How many AI-RRS exams must I pass and how are they structured?

There are three exams: Review Theory Residential, Review Case Studies Residential, and the Residential Review Comprehensive Exam. Each is administered by the Appraisal Institute. The Comprehensive Exam typically runs about 3 hours with a 70% pass threshold and tests integrated USPAP Standard 3, residential URAR review, and AI Code of Ethics knowledge.

What is the difference between AI-RRS and AI-GRS?

AI-RRS is the Residential Review Specialist designation, focused on 1-4 unit residential review work using URAR forms (1004, 1025, 1073, 2055, 1004C, 1004D). AI-GRS is the General Review Specialist designation, focused on commercial and complex non-residential property reviews. Reviewers may pursue both, but each requires its own credential prerequisites, education, and exams.

How much does AI-RRS cost?

Each AI review exam typically costs $425-575, and Appraisal Institute candidacy and annual designation fees apply on top. Required Appraisal Institute education courses (Review Theory and Case Studies) are billed separately. Plan for a multi-thousand-dollar investment over the candidacy period in addition to your underlying Certified Residential credential and bachelor's degree.

Does AI-RRS replace USPAP for review work?

No. USPAP Standard 3 (development) and Standard 4 (reporting) govern all appraisal review work in the United States. AI-RRS designees are bound by USPAP plus the Appraisal Institute's Code of Professional Ethics and Standards of Professional Practice (SPP), which generally incorporate USPAP and add additional obligations.

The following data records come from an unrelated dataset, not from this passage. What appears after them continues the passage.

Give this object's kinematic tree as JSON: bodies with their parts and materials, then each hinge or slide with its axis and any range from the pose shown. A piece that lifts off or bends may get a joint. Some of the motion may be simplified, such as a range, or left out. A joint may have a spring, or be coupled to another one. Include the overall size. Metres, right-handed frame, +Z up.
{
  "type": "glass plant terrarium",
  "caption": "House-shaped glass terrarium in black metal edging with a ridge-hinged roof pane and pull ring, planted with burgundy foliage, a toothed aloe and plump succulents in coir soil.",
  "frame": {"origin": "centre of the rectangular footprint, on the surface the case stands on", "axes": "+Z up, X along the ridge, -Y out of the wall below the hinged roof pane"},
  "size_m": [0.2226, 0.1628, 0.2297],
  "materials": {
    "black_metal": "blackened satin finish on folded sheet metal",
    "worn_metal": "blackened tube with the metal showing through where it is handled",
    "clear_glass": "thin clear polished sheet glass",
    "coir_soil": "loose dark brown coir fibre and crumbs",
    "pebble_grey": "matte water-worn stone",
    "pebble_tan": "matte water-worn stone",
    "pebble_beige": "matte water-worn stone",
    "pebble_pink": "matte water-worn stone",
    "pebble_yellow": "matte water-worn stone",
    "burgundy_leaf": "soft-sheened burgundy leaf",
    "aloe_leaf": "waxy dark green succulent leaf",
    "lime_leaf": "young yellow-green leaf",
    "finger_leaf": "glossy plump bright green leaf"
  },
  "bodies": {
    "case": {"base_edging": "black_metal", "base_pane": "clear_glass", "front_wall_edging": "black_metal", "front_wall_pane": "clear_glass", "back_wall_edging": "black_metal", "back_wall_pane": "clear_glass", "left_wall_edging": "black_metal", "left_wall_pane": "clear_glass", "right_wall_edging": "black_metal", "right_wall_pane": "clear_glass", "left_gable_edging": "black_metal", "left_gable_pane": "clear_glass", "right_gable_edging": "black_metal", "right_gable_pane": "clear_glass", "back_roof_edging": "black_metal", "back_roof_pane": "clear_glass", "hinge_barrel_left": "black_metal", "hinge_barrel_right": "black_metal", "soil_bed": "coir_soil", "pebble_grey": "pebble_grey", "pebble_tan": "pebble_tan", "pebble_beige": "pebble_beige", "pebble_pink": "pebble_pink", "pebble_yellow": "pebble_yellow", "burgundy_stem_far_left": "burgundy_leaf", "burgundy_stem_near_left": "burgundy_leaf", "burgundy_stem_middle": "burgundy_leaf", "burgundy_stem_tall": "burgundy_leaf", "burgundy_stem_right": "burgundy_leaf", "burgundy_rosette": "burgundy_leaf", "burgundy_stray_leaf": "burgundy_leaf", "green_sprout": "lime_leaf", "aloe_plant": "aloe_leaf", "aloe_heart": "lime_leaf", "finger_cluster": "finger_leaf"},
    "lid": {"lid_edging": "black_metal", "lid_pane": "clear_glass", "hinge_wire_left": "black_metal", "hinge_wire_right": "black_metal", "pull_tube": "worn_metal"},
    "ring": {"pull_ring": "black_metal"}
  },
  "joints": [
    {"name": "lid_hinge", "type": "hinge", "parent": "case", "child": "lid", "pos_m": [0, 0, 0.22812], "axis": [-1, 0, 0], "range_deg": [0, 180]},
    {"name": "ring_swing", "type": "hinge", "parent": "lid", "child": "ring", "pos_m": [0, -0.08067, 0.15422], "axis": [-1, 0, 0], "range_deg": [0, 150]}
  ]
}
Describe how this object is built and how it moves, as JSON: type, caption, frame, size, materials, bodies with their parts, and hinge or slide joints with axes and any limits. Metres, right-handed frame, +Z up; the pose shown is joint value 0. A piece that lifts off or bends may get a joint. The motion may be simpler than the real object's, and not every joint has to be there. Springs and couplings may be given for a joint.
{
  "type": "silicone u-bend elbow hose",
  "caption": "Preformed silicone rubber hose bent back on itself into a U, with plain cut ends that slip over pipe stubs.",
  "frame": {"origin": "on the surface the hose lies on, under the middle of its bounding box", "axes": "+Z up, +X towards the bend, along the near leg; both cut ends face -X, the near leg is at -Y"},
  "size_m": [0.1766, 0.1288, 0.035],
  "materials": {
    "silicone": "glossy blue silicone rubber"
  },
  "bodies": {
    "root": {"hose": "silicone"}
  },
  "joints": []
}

State licensure (Certified Residential) is separate and required.

What residential appraisal forms are covered on the AI-RRS exam?

The AI-RRS exam tests review of standard residential forms: Form 1004 URAR (1-unit single-family), Form 1025 (2-4 unit small income), Form 1073 (individual condo), Form 1004C (manufactured home), Form 1004D (appraisal update or completion), Form 2055 (exterior-only), and Form 1004 Desktop. Reviewers must understand UAD condition (C1-C6) and quality (Q1-Q6) ratings.